Define binary search? How can be it stored in computer’s memory as an array? Give suitable example.
Answer: – C program for binary search: This code implements binary search in c language. It can only be used for sorted arrays, but it’s fast as compared to linear search. If you wish to use binary search on an array which is not sorted then you must sort it using some sorting technique say merge sort and then use binary search algorithm to find the desired element in the list. If the element to be searched is found then its position is printed.
Search as the name suggests, is an operation of finding an item from the given collection of items. Binary Search algorithm is used to find the position of a specified value (an ‘Input Key’) given by the user in a sorted list.
It starts with the middle element of the list.
- If the middle element of the list is equal to the ‘input key’ then we have found the position the specified value.
- Else if the ‘input key’ is greater than the middle element then the ‘input key’ has to be present in the last half of the list.
- Or if the ‘input key’ is lesser than the middle element then the ‘input key’ has to be present in the first half of the list.
Hence, the search list gets reduced by half after each iteration.

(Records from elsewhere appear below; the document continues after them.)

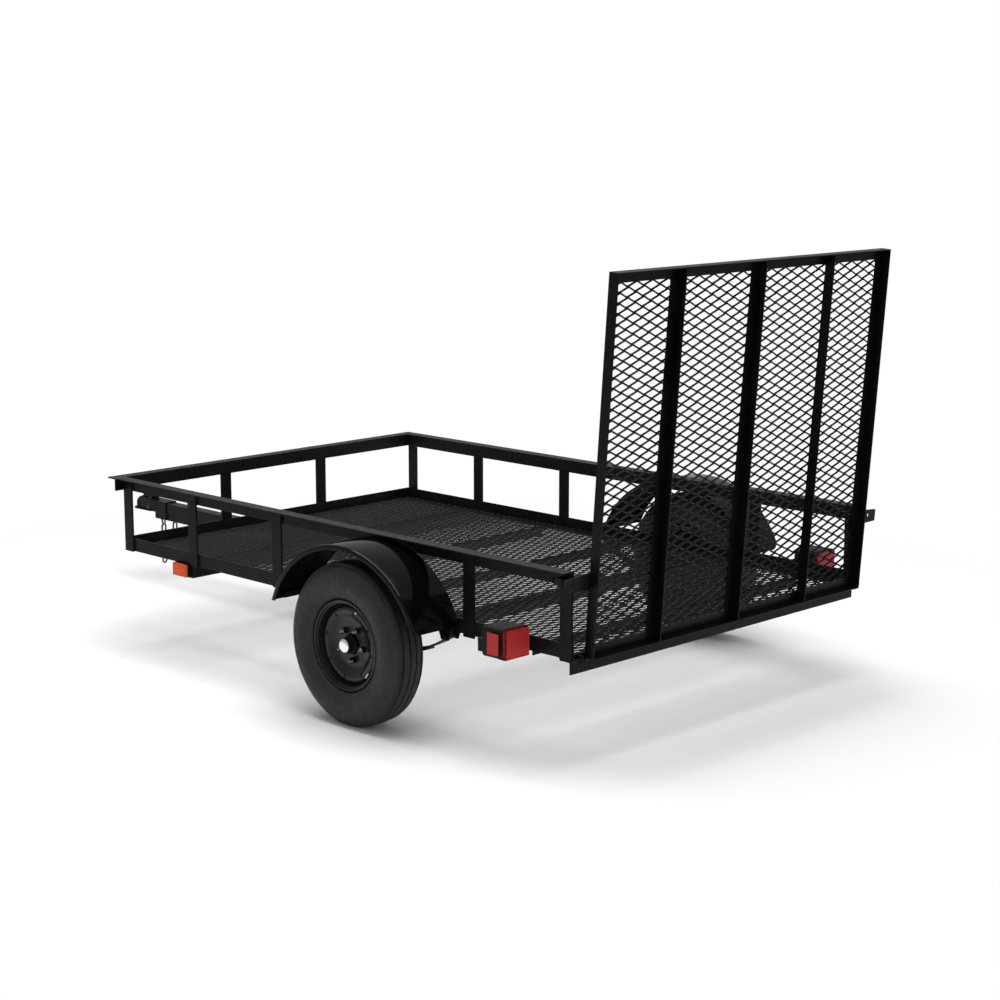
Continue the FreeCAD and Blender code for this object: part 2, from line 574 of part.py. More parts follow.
marker = box(marker_x, marker_x + MARKER_LENGTH, marker_y - 11 + SEAM, marker_y,
             marker_z, marker_z + MARKER_H)
pair("marker_lamps", [marker])

# Latch pins, drawn back in their blocks on the rear posts
block_y = POST_OUT
block = box(8, 40, block_y, LATCH_Y + 12, LATCH_Z - 12, LATCH_Z + 12)
pin = rod(LATCH_PIN_R, (-15, LATCH_Y, LATCH_Z), (58, LATCH_Y, LATCH_Z))
pin = pin.fuse(rod(LATCH_PIN_R + 3, (52, LATCH_Y, LATCH_Z), (58, LATCH_Y, LATCH_Z)))
pair("latch_pins", [block.fuse(pin).removeSplitter()])

# Gate hinge: lugs behind the rear rail, each with its pin
lug_pair = []
knuckle_out = GATE_HALF - 4
for s in (1, -1):
    y0 = s * (knuckle_out - KNUCKLE_W - 4)
    y1 = s * (BED_HALF + 20)
    one = rod(HINGE_PIN_R, (HINGE_X, y0, HINGE_Z), (HINGE_X, y1, HINGE_Z))
    lug_y = sorted((s * (GATE_HALF + 5.5), s * (GATE_HALF + 11.5)))
    one = one.fuse(box(HINGE_X - 5.5, REAR_RAIL_X, lug_y[0], lug_y[1], HINGE_Z - 12, HINGE_Z + 12))
    lug_pair.append(one.removeSplitter())
parts["hinge_lugs"] = group(lug_pair)


def lean(shape):
    out = shape.copy()
    out.rotate(V(HINGE_X, 0, HINGE_Z), V(0, -1, 0), GATE_LEAN)
    return out


# Gate: angle frame, uprights, mesh and knuckles, built upright and then leaned back
g0 = GATE_BOTTOM
g1 = GATE_BOTTOM + GATE_LENGTH
gl = GATE_ANGLE
gt = GATE_ANGLE_T
gx = GATE_FRONT
seam = 0.3
stile = angle_z(g0, g1, gx, GATE_HALF, -1, -1, gl, gt)
cross_bars = []
for z, s in ((g0, 1), (g1, -1)):
    bar = angle_y(-GATE_HALF + gt + seam, GATE_HALF - gt - seam, gx, z, -1, s, gl, gt)
    for side in (1, -1):
        y = sorted((side * (GATE_HALF - gl - seam), side * GATE_HALF))
        zz = sorted((z - s, z + s * (gl + 1)))
        bar = bar.cut(box(gx - gt - seam, gx + 1, y[0], y[1], zz[0], zz[1]))
    cross_bars.append(bar)
parts["gate_frame"] = lean(group([stile, flip(stile)] + cross_bars))
bars = []
for y in GATE_POSTS:
    s = -1 if y >= 0 else 1
    bars.append(angle_z(g0 + gt, g1 - gt, gx, y + s * gl / 2, -1, -s, gl, gt))
foot_cut = box(gx - gt, gx + 1, -GATE_HALF, GATE_HALF, g0, g0 + gl)
head_cut = box(gx - gt, gx + 1, -GATE_HALF, GATE_HALF, g1 - gl, g1)
bars = [b.cut(foot_cut).cut(head_cut) for b in bars]
parts["gate_uprights"] = lean(group(bars))
mesh_half = GATE_HALF - EAR_LAP - 2
parts["gate_mesh"] = lean(mesh_sheet(-mesh_half, mesh_half, g0 + 18, g1 - 6, DIAMOND_LONG, DIAMOND_SHORT,
                                     lambda u, v, w: (gx + SEAM + w, u, v)))
knuckles = []
for s in (1, -1):
    y = sorted((s * knuckle_out, s * (knuckle_out - KNUCKLE_W)))
    k = rod(KNUCKLE_R, (HINGE_X, y[0], HINGE_Z), (HINGE_X, y[1], HINGE_Z))
    k = k.fuse(box(gx, gx + 5, y[0], y[1], HINGE_Z, HINGE_Z + 18))
    k = k.cut(box(gx - 20, gx, y[0] - 1, y[1] + 1, 0, 500))
    k = k.cut(rod(HINGE_PIN_R + 0.06, (HINGE_X, y[0] - 1, HINGE_Z), (HINGE_X, y[1] + 1, HINGE_Z)))
    knuckles.append(k.removeSplitter())
parts["gate_knuckles"] = lean(group(knuckles))
# Latch ears: tapering plates on the stiles' front faces, reaching out over the top rails' ends
ear_in = GATE_HALF - EAR_LAP
ear_out = BED_HALF + EAR_OUT
ear = prism([(gx + SEAM, ear_in, LATCH_Z - 28), (gx + SEAM, ear_out, LATCH_Z - 26),
             (gx + SEAM, ear_out, LATCH_Z + 17), (gx + SEAM, ear_in, LATCH_Z + 28)], (EAR_T, 0, 0))
ear = ear.cut(rod(LATCH_PIN_R + 1.5, (gx - 10, LATCH_Y, LATCH_Z), (gx + 20, LATCH_Y, LATCH_Z)))
parts["latch_ears"] = lean(group([ear, flip(ear)]))

# The origin lies on the ground under the middle of the whole trailer
x_front = max(s.BoundBox.XMax for s in parts.values())
x_rear = min(s.BoundBox.XMin for s in parts.values())
shift = V(-(x_front + x_rear) / 2, 0, 0)
for name, shape in parts.items():
    out = shape.copy()
    out.translate(shift)
    out.exportStep("parts/" + name + ".step")
print("nodes", len(parts), "shift", round(shift.x, 3))
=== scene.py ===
# %% [markdown]
# # A black utility trailer
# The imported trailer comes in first, as a fixed frame in metres: +X forward to the coupler, +Y to the
# left, +Z up and the ground at zero. Everything that this lesson adds is placed by that frame, so
# nothing has to be fitted by eye.

# %% Load the frame
import json
import math

import bmesh
import bpy
from mathutils import Matrix, Vector


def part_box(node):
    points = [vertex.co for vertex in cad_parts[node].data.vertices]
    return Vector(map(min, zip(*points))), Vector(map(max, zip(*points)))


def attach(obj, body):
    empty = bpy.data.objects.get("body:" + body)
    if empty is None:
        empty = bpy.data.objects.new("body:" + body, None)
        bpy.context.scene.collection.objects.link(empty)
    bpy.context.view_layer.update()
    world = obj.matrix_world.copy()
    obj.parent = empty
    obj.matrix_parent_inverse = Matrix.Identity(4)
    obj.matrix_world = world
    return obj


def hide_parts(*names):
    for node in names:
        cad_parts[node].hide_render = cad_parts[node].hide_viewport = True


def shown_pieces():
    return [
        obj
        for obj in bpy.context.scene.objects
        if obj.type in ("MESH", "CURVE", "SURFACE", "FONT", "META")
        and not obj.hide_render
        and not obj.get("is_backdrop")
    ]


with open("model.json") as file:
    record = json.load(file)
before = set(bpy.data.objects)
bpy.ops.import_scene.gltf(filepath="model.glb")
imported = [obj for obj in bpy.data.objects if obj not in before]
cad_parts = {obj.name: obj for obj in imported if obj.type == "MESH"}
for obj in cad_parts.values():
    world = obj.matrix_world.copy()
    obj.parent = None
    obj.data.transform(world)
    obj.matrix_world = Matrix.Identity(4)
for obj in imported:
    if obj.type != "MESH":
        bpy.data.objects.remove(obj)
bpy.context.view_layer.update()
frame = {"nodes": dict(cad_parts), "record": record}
nodes = frame["nodes"]
print("pieces in the frame:", len(nodes))

# %% [markdown]
# ## Where things are
# The workshop drawing of the trailer measures from the rear end of the bed, in millimetres. One small
# function turns such a point into the frame's metres, and the sizes that several pieces share are
# written once beside it.

# %% The drawing's own measures
BED_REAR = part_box("side_rail_left")[0].x
AXLE_X, AXLE_Z = 886, 290         # the line of the axle
WHEEL_Y = 911                     # the middle of the left tyre
HINGE_X, HINGE_Z = -5.5, 366      # the line of the gate's hinge
GATE_LEAN = math.radians(4.2)


def at(x, y, z):
    """A point of the drawing, from the bed's rear end in millimetres, as metres in the frame."""
    return Vector((x / 1000 + BED_REAR, y / 1000, z / 1000))


print("rear end of the bed at x =", round(BED_REAR, 4))


# %% [markdown]
# ## The camera
# The photograph was taken from behind and to the left, a little over two metres up, with a lens a bit
# longer than normal. The view is level, so the camera's up is the world's up.

# %% Camera
VIEW_FROM = Vector((-6.1415, 5.6321, 2.1536))
VIEW_AZIMUTH = math.radians(224.79)
VIEW_ELEVATION = math.radians(10.78)
FOCAL_SHARE = 2.1279      # focal length over the image's width
SENSOR = 36.0

back = Vector((math.sin(VIEW_AZIMUTH) * math.cos(VIEW_ELEVATION),
               -math.cos(VIEW_AZIMUTH) * math.cos(VIEW_ELEVATION),
               math.sin(VIEW_ELEVATION)))
camera_data = bpy.data.cameras.new("photo_camera")
camera_data.sensor_width = SENSOR
camera_data.lens = FOCAL_SHARE * SENSOR
camera_data.clip_end = 200.0
camera = bpy.data.objects.new("photo_camera", camera_data)
bpy.context.scene.collection.objects.link(camera)
camera.location = VIEW_FROM
camera.rotation_euler = (-back).to_track_quat("-Z", "Y").to_euler()
bpy.context.scene.camera = camera
bpy.context.scene.view_settings.view_transform = "Standard"
print("lens in mm:", round(camera_data.lens, 2))


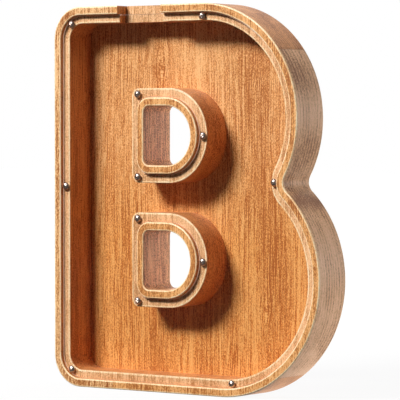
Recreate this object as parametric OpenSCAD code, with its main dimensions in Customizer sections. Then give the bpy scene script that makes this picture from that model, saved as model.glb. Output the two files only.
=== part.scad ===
// Letter-shaped wooden money box with a clear screwed-on front.
//
// The box stands on its flat bottom edge, with its front towards -Y.
// Profiles are drawn in the XY plane, with x from the left edge and y up
// from the bottom edge, and slab() stands them up at a depth behind the front.

/* [Outline] */
// Height of the box, mm
body_h = 230; // [200:1:260]
// Depth of the box, front to back, mm
body_d = 27.4; // [24:0.2:40]
// Radius of the two left corners, mm
corner_r = 19.5; // [15:0.5:30]
// Radius of the upper bowl, mm
upper_r = 67.5; // [62:0.5:70]
// Distance of the upper bowl's centre from the left edge, mm
upper_x = 111; // [104:0.5:118]
// Radius of the lower bowl, mm
lower_r = 69; // [64:0.5:72]
// Distance of the lower bowl's centre from the left edge, mm
lower_x = 125; // [116:0.5:132]
// Radius of the fillet in the waist between the bowls, mm
waist_r = 7; // [4:0.5:12]

/* [Walls] */
// Width of the raised rim in front of the window's edge, mm
rim_w = 5; // [4:0.2:6]
// Width of the ledge that the window lies on, mm
ledge_w = 5; // [4:0.2:6]
// Depth of the rebate that takes the window, mm
rebate_d = 3.6; // [3.6:0.1:5]
// Thickness of the floor at the back, mm
floor_t = 3.8; // [3:0.2:6]

/* [Rings round the two through holes] */
// Distance of the holes from the left edge, mm
hole_x = 68; // [64:0.5:72]
// Width of each hole, mm
hole_w = 34.5; // [32:0.5:38]
// Height of each hole, mm
hole_h = 35.3; // [30:0.1:36]
// Radius of each hole's left corners, mm
hole_corner = 4; // [2:0.5:6]
// Height of the upper hole's centre, mm
upper_hole_z = 152.4; // [146:0.2:158]
// Height of the lower hole's centre, mm
lower_hole_z = 78.4; // [72:0.2:84]
// Width of each ring's ledge, outside its rim, mm
ring_ledge_w = 5.5; // [5.2:0.1:6.5]
// Radius of each ring's outer left corners, mm
ring_corner = 5; // [3:0.5:6]

/* [Coin slot] */
// Distance of the slot's left end from the left edge, mm
slot_x = 48.5; // [47:0.5:52]
// Length of the slot, mm
slot_w = 32.5; // [28:0.5:34]
// Gap between the window's back face and the slot's rear wall, mm
slot_gap = 5.7; // [4:0.1:8]

/* [Glued staves] */
// Width of the left stave, mm
left_stave_w = 45; // [42:0.5:46]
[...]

First, the list has to be sorted in non-decreasing order.
[low, high] denotes the range in which element has to be present and [mid] denotes the middle element. Initially low = 0, high = number_of_elements and mid = floor((low+high)/2). In every iteration we reduce the range by doing the following until low is less than or equal to high(meaning elements are left in the array) or the position of the ‘input key’ has been found.
- If the middle element (mid) is less than key then key has to present in range [mid+1 , high], so low=mid+1, high remains unchanged and mid is adjusted accordingly
- If middle element is the key, then we are done.
- If the middle element is greater than key then key has to be present in the range [low,mid-1], so high=mid-1, low remains unchanged and mid is adjusted accordingly.
- Best Case performance – The middle element is equal to the ‘input key’ O(1).
- Worst Case performance – The ‘input key’ is not present in the list O(logn).
- Average Case performance – The ‘input key’ is present, but it’s not the middle element O(logn).
- The List should be sorted for using Binary Search Algorithm.
- It is faster than Linear Search algorithm, and its performance increases in comparison to linear search as N grows.